Napolitano Not a Fan of Lincoln
Wouldn’t it be neat if, say, you had Andrew Napolitano talking about Abraham Lincoln? Oh, and the person asking him about it was, say, Ralph Nader? (This sounds like a really high-brow Frank Caliendo sketch by this point.) But actually, it happened (HT2 LRC):
Hidden Assumptions in Option Pricing
Here was my response yesterday to Landsburg’s discussion of option pricing. From the conclusion:
Landsburg’s discussion of option pricing is fine, interpreted correctly. But whether he realizes it or not, his “lesson” is very misleading. All he has done is show that certain prices must bear a particular relationship to each other, lest arbitrageurs exploit a pure-profit opportunity.
The problem arises when people read too deeply into the significance of these results. For example, one could use an analogous argument to show that “all we need” to price stocks is to look up the interest rate and the price of a call option. We might erroneously conclude that no investor ever needs to worry about what the stock will actually do in the future.
Yet that is absurd; of course investors and speculators in the real world need to form expectations about the future levels of stock prices. It is the seductive elegance of the entire “Efficient Markets” approach that led Landsburg to suggest otherwise.
The nicest compliment I got was this:
This is of course exactly right, and (as I’d expect from you) exceptionally well put….Thanks for posting this. Your penultimate paragraph is perfect.
And the author of that comment was…Steve Landsburg.
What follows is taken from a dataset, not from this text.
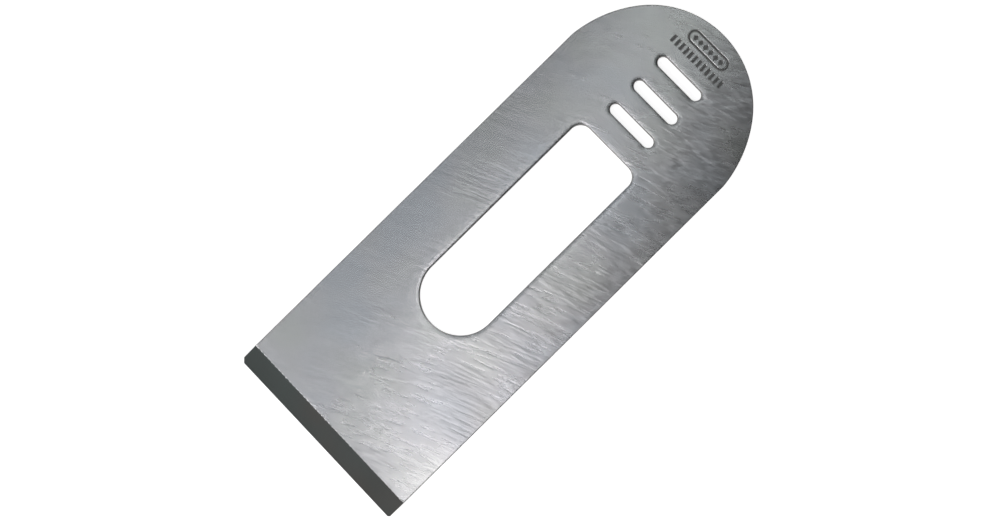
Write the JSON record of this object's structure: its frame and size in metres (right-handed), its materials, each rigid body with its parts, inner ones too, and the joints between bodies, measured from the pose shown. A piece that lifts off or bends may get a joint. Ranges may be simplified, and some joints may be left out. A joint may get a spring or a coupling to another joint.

Which made it all the more ironic, when others in the discussion thread told me I had misunderstood Landsburg’s argument.
(Something similar happened at EconLog when David R. Henderson agreed that my criticism of one of his posts had been right, and so he retracted his claim. I really am nonplussed when this type of thing happens. I didn’t realize it was possible to resolve an internet argument. Most of the people I debate with are like soldiers on Bataan.)